Harmison is already facing up to the fact that his homesickness may cut short an outstanding career. "I cannot see myself playing for England when I am in my mid-thirties," he says. "I have a family. I have kids that need me around and they will dictate the decisions I make on my career. My family have always been 100 per cent behind me and it is they who pick up the pieces when things are not going quite right. My international career will finish when my family needs me to be around a bit more."

"Even now I cannot see myself playing a lot of one-day cricket after the 2007 World Cup. It is something I desperately want to play in but, even forgetting the homesickness, the workload will eventually become too much and I just cannot see my body coping with it."

Having spent more than a decade in and around the England team I know that very few of us are prepared to make such admissions in public because it will be viewed by opponents as a sign of weakness. But the fact that Harmison openly admits to missing his wife, Hayley, and his two lovely daughters Emily (5) and Abbie (3) is refreshing.

Harmison is a simple man who enjoys the simple things in life. He has an enviable talent, but success has not gone to his head and he has no ego. Playing for England will earn him more than £250,000 a year but his detached home sits neatly among the terraced houses of Ashington. In a world where we often over-inflate the importance of sporting events, and watch our stars behaving like idiots off the field, it is reassuring to see a sportsman who would rather have a pint with his father at his local than pose around the flash bars of Newcastle with hangers-on.

It would be wrong for me to condemn Ashington, after spending only five or six hours in the town, but it is fair to say there are areas of England with greater magnetism. Driving in on the A189 the occasional glimpse of a big wheel reminds you that this was once a thriving mining area. But it is power stations, and the network of electricity cables, that now dominate the skyline.

Signposts direct you to collieries but these days it is tourism, and not coal, that attracts people through the gates.

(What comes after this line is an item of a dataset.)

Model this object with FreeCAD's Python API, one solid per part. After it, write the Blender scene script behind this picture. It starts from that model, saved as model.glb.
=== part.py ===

Almost 5,500 worked at Ashington colliery in the 1920s but following its closure in October 1986 the retail, business and industrial parks provide the town with today's employment.

On the outskirts of Ashington sits the local football club, which is managed by Stephen's father Jimmy. And not to be left out, James, Harmison's other brother plays non-league football for Bedlington Terriers.

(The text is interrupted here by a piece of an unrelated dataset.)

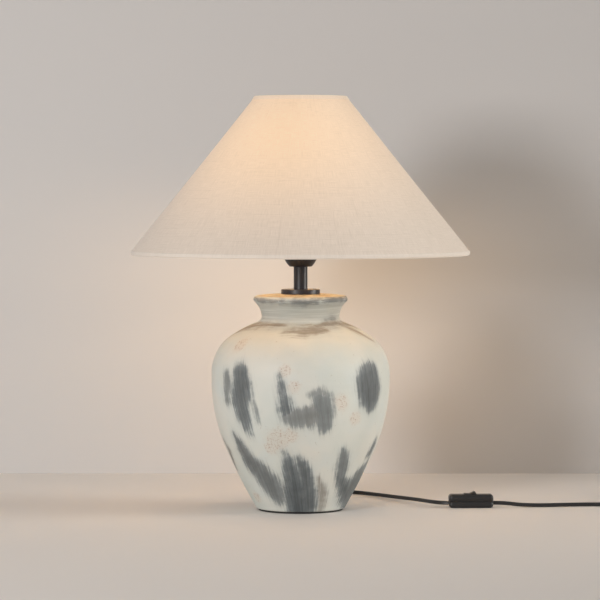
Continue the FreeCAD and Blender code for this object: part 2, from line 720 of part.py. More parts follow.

On the face of it there is little in the town to suggest that this is a cricketing hotbed. But then, on the corner of Woodhorn Road, I found a pub called the Rohan Kanhai. It is named after the former West Indian captain who played for Ashington CC in the mid 60s. However, even there the only pictures are of Jackie Milburn and the Charlton brothers. The local hero has a few more wickets to take before he enters their league, though the arrival of the Australians in June offers him a window of opportunity.

"The Ashes is the ultimate," he says. "It's far bigger than the World Cup for me. I have taken wickets against good sides and helped England to success in the last year, but I have only taken nine wickets against Australia and they have cost 50 runs each. I want that to improve and I believe if I can get it to in a major way we can win the Ashes.

"We cannot afford to play as we did in South Africa or we will lose. Australia are a magnificent side and if we are to win the Ashes all 11 of us have to perform. When we beat them in the ICC Champions' Trophy we were confident and we went for it and this is how we have to approach the summer."

Harmison intends using Durham's early season games, along with England's two Test matches against Bangladesh, as a platform from which to launch an assault on Ponting's side. Durham's opponents include Lancashire and Yorkshire, when he will be bowling against Flintoff and Vaughan. I asked him whether he would cut down his pace to avoid risking injury.

"Will I shit," he said. "Obviously I would be disappointed if I broke a finger but there is no way in the world either of these two can walk out with a cap on and think they can get on the front foot to me."

Harmison received a boost from an unexpected source before he had bowled a competitive ball this season when the Australian fast bowler, Glenn McGrath, stated that his bowling would be the key to the Ashes.

"When someone like him says something like that about you it is nice," he said with a smile on his face. "When I was young he was a hero of mine and what he said did give me a little bit of a lift. A comment like that helps me to believe that I am as good as what people are saying. He is a wonderful professional and a smashing bloke off the field. I have been lucky to have two or three chats with him."

I asked Harmison whether McGrath had passed on any tips.

"Not really," he said. "We just chatted about bowling in general. But through talking to him you get an idea of his attitude towards bowling. He has a presence about him. His voice carries and he stands out. It's a bit like Alan Shearer at Newcastle. When I was training with them he had the same aura about him.

"McGrath is a great. Hell, he has 500 Test wickets to his name. I would love 400. I have been through a bad patch but I know for a fact that I can get through it and go on. I have 111 Test wickets at the minute and my aim is take more wickets for England than any other bowler. I would like to be considered as one of England's best bowlers when I finish my career. But there is a long way to go and a lot of cricket to be played, starting with the Aussies in July."

Testing times: The Ups and Downs of Steve Harmison

DOWN: 2002-3 v Australia

Selected to tour Australia after taking five wickets on his Test debut. In the opening match in Perth he bowled seven consecutive wides, and on his return for the third Test he lost his run-up.

UP: 2003 v South Africa

Left out of the fourth Test, which was lost, and recalled for the fifth at The Oval, where he helped secure a win with four second-innings wickets. In the winter he took nine against Bangladesh.

DOWN: 2003 v Bangladesh

Pulled out of the second Test against Bangladesh with a back injury and returned home. The same ailment prevented him touring Sri Lanka, prompting questions about his commitment.

UP: 2004 v West Indies

Produced one of the most devastating spells of fast bowling with 7 for 12 as the West Indies were bowled out for 47 in Kingston. By the end of the season he was ranked the world's best bowler.

DOWN: 2004-5 v South Africa

England supporters expected further fireworks but he lost form and confidence. In five Tests he took just nine wickets and returned home with his reputation once again being questioned.